For Taylor, this was an post-facto theorisation of the New Labour mission. The neoliberal "achievements" of Blair/Brown were more or less pragmatic responses to the free market climate rather than the result of a coherent programme. This can be shown by a cursory examination of the 1997 manifesto. Though accepting the primacy of the market as the engine of wealth creation, the first government nevertheless implemented a windfall levy on the privatised utilities, a minimum wage, (weak) mandatory union recognition, and signed up to the Social Chapter. Therefore, Taylor argues this was a broadly pro-worker platform. But nevertheless, in 1997 and every general election since, Labour have circulated a special manifesto for business to reassure them of their economic competence, and how any ostensibly pro-worker measure will be watered down. After that first election victory, as if to underline Labour's pro-business credentials, No.10 refused to see any TUC delegations for the first six months but made clear its door was always open to business leaders.
This has meant despite the meagre crumbs thrown to the working class in 1997, the last 10 years have been a grim experience. Not only has the government attacked state benefits to the most vulnerable sections of the class as a crusade against dependency culture, the continued impotence of the unions - often hiding behind the anti-union laws - have seen workplaces become a breeding ground for bullying managers and long hours. Small wonder absenteeism and ill-health have become increasingly serious problems.
But in one respect, New Labour has been off-message. Taylor argues there has, in congruence with the Blair/Brown 'empowering employees' vision, been a real extension of individual rights for workers on paper. Unlike rights around collective bargaining, the CBI has been forced to concede the provision of maternity and paternity rights, compassionate leave, and so on because, in an untypically honest moment, it knew it would have a hard time arguing against them.
In conclusion, though Blair and Brown have consolidated and extended the grip capital has over British society, from the standpoint of the New Labour vision the project has been a failure. Productivity is not increasing, education and training are no better, and the numbers of NEETs are growing. And despite the language, neither is New Labour particularly modern. Blair and Brown have jettisoned social democratic politics and returned to a time before the working class made its weight felt in political systems. But now, in a global situation characterised by increasing turbulence, New Labour is passing over from Hubris into Nemesis. Its days are surely numbered.
Among the batch of questions Taylor took, the first asked about the relationship between New Labour and the Democrats. He responded there were mutual influences around the uses of rights and responsibilities rhetoric when Clinton and Blair's administrations overlapped. But since the ascension of Bush and neoconservatism, New Labour's adoption of neocon positions has gone beyond a hawkish foreign policy. A key influence on Blair and Brown has been the right wing economist and Murdoch stooge, Irwin Stelzer. His message of more deregulation and more privatisation of public services have fallen on very receptive ears.

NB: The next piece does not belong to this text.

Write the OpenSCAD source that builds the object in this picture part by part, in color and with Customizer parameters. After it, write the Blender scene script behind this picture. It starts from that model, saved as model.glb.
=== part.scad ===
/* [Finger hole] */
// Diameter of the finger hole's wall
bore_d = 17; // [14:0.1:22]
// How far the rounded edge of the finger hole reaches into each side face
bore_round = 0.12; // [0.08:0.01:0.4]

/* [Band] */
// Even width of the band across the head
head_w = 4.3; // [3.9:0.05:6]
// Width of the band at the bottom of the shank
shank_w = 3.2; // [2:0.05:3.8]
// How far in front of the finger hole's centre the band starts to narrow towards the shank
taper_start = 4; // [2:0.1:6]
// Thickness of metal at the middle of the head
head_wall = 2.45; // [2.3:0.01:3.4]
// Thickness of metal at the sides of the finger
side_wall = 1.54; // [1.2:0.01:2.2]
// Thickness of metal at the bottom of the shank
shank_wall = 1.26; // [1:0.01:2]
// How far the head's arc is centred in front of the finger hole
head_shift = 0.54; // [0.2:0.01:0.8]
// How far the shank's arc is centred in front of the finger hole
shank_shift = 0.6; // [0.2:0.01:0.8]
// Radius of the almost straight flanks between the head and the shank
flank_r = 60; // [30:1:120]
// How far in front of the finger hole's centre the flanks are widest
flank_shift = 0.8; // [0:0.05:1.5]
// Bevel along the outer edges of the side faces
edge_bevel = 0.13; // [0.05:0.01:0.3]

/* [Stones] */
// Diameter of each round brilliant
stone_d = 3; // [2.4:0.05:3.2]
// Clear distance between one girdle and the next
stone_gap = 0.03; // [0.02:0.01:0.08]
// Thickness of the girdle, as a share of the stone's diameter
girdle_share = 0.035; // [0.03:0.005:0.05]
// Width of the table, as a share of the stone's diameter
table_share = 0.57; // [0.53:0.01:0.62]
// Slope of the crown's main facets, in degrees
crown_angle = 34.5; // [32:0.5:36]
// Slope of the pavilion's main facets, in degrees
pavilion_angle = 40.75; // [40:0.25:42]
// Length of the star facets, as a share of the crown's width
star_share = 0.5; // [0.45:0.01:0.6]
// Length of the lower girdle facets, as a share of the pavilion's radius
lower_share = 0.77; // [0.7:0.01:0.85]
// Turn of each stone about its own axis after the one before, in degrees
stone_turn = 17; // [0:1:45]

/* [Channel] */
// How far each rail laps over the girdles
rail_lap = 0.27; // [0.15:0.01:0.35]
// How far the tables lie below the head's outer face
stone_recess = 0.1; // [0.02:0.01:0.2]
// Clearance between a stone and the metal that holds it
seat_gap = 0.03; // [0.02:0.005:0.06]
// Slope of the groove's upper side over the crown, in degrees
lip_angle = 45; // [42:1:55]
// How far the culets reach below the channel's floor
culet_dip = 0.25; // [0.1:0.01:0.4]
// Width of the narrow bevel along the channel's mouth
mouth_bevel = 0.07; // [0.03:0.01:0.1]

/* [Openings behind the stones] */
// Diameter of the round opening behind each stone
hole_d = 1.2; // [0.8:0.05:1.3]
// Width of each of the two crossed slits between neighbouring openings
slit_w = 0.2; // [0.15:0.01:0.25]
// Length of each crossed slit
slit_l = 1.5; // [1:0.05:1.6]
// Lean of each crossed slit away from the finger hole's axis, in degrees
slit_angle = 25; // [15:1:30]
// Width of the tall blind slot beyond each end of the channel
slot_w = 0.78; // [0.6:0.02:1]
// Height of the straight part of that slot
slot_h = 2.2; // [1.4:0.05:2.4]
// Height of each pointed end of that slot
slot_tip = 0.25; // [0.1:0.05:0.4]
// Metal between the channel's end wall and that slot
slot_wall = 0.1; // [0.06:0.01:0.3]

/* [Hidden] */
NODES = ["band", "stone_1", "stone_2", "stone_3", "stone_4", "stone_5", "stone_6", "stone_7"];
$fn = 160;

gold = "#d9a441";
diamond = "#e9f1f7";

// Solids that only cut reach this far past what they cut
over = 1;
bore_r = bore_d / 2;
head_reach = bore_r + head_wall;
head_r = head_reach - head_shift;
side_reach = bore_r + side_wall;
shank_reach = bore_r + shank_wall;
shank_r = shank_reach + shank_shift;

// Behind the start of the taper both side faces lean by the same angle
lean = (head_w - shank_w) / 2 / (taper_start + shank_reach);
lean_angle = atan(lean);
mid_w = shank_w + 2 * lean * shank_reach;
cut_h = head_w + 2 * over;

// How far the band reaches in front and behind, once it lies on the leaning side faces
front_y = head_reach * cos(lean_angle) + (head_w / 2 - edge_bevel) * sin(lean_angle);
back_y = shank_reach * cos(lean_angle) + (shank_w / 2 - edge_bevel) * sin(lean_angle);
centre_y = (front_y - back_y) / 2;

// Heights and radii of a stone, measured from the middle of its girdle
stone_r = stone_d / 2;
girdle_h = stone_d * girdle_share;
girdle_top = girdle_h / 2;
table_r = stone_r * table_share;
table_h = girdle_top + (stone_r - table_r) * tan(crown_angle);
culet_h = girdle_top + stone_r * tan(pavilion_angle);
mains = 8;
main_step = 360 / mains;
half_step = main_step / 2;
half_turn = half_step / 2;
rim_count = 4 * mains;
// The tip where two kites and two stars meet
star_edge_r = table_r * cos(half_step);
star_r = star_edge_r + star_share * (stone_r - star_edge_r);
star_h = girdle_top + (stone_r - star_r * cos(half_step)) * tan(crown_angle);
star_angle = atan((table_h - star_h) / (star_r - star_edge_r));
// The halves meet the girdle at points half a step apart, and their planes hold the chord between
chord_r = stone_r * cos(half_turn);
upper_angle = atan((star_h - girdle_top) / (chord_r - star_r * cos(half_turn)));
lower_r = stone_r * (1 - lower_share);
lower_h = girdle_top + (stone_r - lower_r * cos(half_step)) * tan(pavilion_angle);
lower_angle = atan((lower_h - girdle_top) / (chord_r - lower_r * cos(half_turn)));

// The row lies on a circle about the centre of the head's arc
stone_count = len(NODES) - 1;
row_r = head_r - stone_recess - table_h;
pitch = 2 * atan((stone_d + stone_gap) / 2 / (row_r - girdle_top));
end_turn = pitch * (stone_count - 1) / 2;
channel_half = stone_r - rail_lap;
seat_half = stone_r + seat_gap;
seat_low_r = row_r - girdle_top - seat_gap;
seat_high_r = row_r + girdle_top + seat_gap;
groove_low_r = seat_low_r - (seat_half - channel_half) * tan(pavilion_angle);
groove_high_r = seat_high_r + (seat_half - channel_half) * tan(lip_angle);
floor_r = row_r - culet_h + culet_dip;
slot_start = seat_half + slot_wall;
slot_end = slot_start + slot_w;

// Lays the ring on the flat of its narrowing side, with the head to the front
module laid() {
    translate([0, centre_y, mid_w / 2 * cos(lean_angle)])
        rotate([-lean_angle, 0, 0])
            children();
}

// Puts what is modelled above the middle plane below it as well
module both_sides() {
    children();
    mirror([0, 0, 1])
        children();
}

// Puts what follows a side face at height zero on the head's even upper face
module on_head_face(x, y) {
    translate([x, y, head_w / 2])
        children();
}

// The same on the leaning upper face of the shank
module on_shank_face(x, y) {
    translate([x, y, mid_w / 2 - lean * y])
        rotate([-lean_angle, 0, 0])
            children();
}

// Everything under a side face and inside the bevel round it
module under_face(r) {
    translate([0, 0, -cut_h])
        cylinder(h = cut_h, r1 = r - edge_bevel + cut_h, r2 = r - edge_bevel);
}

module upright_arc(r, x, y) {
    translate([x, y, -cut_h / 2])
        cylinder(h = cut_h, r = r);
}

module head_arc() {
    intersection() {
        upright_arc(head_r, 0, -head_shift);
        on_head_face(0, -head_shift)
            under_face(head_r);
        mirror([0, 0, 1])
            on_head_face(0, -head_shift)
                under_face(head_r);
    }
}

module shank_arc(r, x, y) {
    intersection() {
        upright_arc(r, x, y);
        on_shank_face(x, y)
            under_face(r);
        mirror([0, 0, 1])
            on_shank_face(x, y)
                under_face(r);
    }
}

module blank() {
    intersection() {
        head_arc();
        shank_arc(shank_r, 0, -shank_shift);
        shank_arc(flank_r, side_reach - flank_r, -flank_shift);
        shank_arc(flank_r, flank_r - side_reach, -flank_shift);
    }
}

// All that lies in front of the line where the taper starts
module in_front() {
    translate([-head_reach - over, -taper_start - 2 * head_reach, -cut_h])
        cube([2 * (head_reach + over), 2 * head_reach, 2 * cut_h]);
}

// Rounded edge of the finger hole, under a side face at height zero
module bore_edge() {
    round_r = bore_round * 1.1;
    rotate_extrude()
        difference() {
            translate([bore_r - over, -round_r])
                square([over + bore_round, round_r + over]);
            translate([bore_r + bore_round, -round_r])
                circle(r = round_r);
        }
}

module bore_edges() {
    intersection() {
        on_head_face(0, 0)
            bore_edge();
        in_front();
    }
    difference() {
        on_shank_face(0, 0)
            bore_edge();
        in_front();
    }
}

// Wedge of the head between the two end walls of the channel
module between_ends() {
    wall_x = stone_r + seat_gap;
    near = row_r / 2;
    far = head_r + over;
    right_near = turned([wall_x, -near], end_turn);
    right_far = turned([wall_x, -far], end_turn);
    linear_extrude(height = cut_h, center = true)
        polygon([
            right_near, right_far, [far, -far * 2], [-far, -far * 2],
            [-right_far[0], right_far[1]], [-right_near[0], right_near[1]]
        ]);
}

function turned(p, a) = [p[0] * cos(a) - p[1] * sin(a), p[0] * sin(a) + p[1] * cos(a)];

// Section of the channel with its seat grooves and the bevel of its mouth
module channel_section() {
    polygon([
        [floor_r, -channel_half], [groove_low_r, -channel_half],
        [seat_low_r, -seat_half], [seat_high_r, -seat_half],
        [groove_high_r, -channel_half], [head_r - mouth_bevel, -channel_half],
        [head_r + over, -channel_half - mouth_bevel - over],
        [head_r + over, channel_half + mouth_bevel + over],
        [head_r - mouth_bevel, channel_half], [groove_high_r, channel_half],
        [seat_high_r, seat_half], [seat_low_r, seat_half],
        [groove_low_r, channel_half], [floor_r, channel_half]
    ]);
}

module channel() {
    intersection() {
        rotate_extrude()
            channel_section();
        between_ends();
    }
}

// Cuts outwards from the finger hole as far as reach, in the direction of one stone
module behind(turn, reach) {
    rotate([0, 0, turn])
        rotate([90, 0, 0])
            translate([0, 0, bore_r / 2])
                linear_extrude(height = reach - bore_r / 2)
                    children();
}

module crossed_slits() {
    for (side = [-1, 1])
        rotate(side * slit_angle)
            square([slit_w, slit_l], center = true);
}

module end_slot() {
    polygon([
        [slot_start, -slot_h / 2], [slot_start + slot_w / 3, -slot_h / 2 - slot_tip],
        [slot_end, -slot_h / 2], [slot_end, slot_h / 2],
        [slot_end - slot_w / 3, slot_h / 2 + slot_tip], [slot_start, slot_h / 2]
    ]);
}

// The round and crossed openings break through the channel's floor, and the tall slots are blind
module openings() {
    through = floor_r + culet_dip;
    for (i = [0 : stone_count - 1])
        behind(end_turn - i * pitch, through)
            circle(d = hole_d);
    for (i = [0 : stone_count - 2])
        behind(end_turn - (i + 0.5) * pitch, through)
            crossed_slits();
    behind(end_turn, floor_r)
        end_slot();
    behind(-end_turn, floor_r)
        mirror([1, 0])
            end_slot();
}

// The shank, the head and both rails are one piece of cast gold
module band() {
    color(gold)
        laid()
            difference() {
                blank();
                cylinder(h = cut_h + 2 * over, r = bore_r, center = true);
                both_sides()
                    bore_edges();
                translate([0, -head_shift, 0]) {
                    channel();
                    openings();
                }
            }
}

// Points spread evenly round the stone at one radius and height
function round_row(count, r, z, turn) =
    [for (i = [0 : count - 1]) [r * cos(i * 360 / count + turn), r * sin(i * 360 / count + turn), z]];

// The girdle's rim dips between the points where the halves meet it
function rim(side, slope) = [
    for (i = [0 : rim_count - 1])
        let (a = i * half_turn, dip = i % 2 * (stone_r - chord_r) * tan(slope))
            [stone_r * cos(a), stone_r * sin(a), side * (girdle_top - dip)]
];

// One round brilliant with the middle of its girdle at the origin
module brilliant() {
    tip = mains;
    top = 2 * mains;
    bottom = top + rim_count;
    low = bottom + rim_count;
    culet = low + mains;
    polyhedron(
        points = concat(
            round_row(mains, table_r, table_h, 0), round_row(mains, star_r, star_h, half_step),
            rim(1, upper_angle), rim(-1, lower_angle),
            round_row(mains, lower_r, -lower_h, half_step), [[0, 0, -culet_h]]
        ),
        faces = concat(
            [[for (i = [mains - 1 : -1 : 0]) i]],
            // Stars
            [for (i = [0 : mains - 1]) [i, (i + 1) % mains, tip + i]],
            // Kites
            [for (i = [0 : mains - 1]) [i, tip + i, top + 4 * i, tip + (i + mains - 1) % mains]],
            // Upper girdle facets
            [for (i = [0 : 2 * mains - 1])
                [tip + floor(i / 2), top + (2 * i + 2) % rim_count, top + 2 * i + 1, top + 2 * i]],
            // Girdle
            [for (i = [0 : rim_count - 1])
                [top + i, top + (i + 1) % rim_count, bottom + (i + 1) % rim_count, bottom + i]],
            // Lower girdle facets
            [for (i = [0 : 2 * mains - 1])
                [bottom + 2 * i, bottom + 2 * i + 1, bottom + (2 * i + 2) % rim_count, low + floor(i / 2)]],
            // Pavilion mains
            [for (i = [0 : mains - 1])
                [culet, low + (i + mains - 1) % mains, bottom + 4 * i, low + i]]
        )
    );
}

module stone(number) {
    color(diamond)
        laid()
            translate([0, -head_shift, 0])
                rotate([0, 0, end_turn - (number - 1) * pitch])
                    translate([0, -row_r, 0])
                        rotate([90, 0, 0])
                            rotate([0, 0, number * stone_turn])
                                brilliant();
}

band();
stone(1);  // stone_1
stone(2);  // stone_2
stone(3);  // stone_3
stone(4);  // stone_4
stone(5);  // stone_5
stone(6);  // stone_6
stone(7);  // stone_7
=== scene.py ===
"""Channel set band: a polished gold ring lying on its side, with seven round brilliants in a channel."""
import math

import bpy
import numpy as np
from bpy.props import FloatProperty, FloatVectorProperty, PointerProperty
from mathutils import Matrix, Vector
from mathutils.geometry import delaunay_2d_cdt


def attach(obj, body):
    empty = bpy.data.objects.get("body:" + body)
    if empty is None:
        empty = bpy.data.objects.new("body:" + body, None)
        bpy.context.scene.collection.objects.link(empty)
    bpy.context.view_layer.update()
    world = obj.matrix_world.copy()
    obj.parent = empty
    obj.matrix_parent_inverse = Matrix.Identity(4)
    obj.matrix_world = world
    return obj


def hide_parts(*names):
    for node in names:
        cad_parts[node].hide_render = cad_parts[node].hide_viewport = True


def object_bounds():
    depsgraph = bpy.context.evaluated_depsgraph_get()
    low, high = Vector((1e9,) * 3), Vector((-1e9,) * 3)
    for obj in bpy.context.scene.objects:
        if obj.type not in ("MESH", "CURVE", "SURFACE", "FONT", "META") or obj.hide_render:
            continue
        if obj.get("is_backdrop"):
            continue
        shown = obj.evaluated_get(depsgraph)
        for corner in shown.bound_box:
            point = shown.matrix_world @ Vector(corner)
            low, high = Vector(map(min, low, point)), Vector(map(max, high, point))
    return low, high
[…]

I asked a question about the Conservatives. As the Tories have traditionally been the organic party of capital, has New Labour been successful robbing it of this role? Taylor replied there can be no doubt that it and big capital in general are in cahoots. The Tories, for their part, are now overwhelmingly the party of small capital, of small business. Furthermore and despite Cameron's attempt to Blairise his party, the issue of Europe runs like a crack down the middle. Its submerged Europhobia constitutes a major problem from the standpoint of big capital, so it is unlikely to back the Conservatives as a whole in the near future.
Given the talk was mostly about the adoption of right wing ideas by the government, another questioner asked if there was any influence on its practice coming from the parliamentary left and the unions? Taylor's response was to what extent can we speak of a left now? The mobilising capacities of the unions are very different today than 30 years ago, and the conditions that gave rise to this combativity them are gone and are not coming back. For example, most unions do not have even the potential strategic muscle they once had. It is pointless blaming the various leaderships for this state of affairs. They are pragmatic beasts who are governed by what they perceive to be the ability of their members to fight.
The final question ended on a gloomy note. The questioner observed that while New Labour might be on their way out, neoliberalism appears to be sticking around for some while longer. Where can we expect opposition to come from? Taylor replied that if we were looking to the unions, then we have to recognise they are in crisis across the developed world. The only places where they are holding on to their memberships and positions are the Nordic countries, and possibly Australia. The situation in the global south is different, where unions are important actors in broad social movements. For this situation to change, the context must change, but this will be difficult.
There were very few reasons to be cheerful, but there's no point trying to fall ourselves about the power of capital or the state of the labour movement. The question, as always, is what we can do about changing the present state of affairs.